A saying of St Benedict in his Chapter 64 on the Abbot is very relevant here: ‘Let the abbot order everything in good measure, so that the strong have something to strive for and the weak are not discouraged.’ The same spirit is seen in Chapter 33, where St Benedict follows the example of the first Christian community, ‘They distributed to each according to each one’s needs.’ St Benedict presents the monastery as a hospital, of which the abbot is, in imitation of Christ, the doctor (RB 28), who knows how to exercise all his skill on those most sick, those who will not correct themselves (RB 28). The abbot knows how to measure the strength of each one: ‘He thinks of the prudence of holy Jacob who said, “If I exhaust my flocks by making them walk too far, they will all die in a single day.” That is why the abbot ordains everything in good measure so that the strong have something to strive for and the weak are not discouraged.’ This last phrase applies especially to the Congregation of Our Lady of Hope, where the handicaps and sicknesses are varied, and where each individual is encouraged to go as far as he can without ever despising those who are more limited. This is a vocation to compassion in the fullest sense of the word, ‘suffering with’, ‘sharing the burden’. ‘Carry each other’s burdens’ (Galatians 6.2).
An incident here comes to mind: Brother George and Brother Patrick are carrying a saucepan that one fit person could have carried.

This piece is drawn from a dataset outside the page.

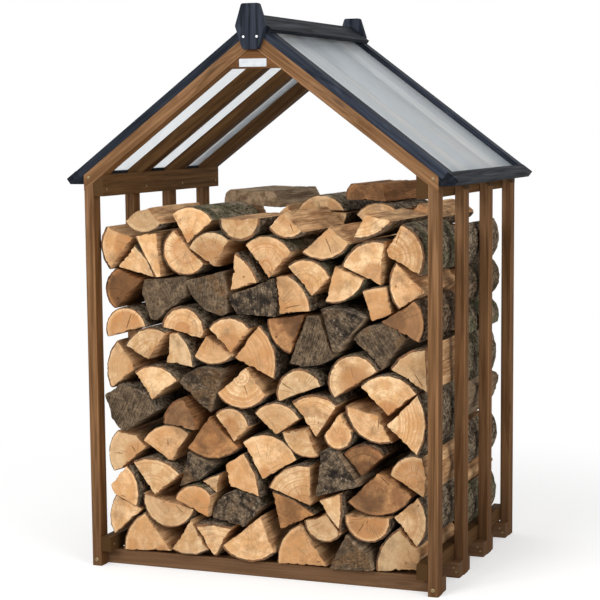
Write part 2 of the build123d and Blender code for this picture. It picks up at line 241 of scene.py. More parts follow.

Brother George is crippled because of a farming accident, and Brother Patrick always needs to be shown the work which is to be done.
Marthe Robin once said to our founder that at Croixrault the parable of the invited guests, the crippled, the blind and the lame, is fully realized. The door is wide open also to the healthy! Wounded and battered, we are all the poor who say to the Lord, ‘Speak only a word and I shall be healed.’